Renewable energy = high upfront costs… right? Yes, if you’re paying someone else to put your system together for you. Now, that seems like kind of a no-brainer for most of us: I certainly don’t feel like I know enough to build my own solar panel array or wind turbine. But folks like Marcin Jakubowski of Open Source Ecology, and Daniel Connell, who created the Solarflower, think that an awful lot of us can build relatively sophisticated technology on our own… if we have the right instructions, and if the materials and tools required are easily available. Both of these men have committed themselves to creating, and then sharing, technology appropriate for sustainable development in the world’s poorest regions… but that doesn’t mean you couldn’t also try it out in your back yard.
Daniel reached out to me last week to share his newest tutorial at SolarFlower.org, which shows you how to build a wind turbine. I’ll let him explain it:
The turbine uses the ~40% mechanically efficient Lenz2 lift+drag design. It is made entirely from scrap materials except for the bolts and pop rivets, and should cost about $15-$30 for the three vane version, which can be made by one person in six hours without much effort. Adding an extra three vanes to the bottom… will give twice as much power and also greater stability as the contact point is then moved to the center of the turbine rather than the base.
I think the $15-30 figure assumes that you have access to the necessary tools, but even if you went out and bought them all, you’re still talking about a wind turbine for significantly less than retail and installation.
Is it safe, though? Take a look at a this test of a prototype…
Impressive! I’ve love to hear from anyone with some engineering chops: what do you think of the plan? Would you try building one yourself? If you do, let us know, of course… and keep in mind that Daniel’s approach is “open source,” so share ideas you have for improving the plan.

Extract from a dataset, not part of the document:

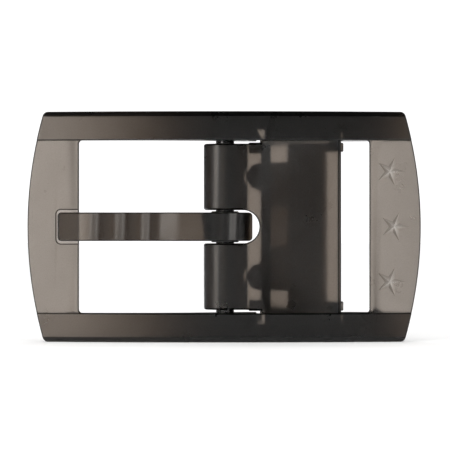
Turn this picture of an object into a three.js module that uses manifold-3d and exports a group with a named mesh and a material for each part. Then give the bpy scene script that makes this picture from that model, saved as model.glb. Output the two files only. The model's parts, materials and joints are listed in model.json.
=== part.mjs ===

Image credit: Vertical Axis Wind Turbine Plan at Instructables
Is this some kind of a joke? I see a SINGLE bicycle bearing and no power train leading to a real load. Seriously? Are people really that foolish?
A proof of concept perhaps?… I would like to see what you get if you put the hub on a DC motor…
My estimate would be around $300 that would include a regulator, battery, and heavy duty wiring.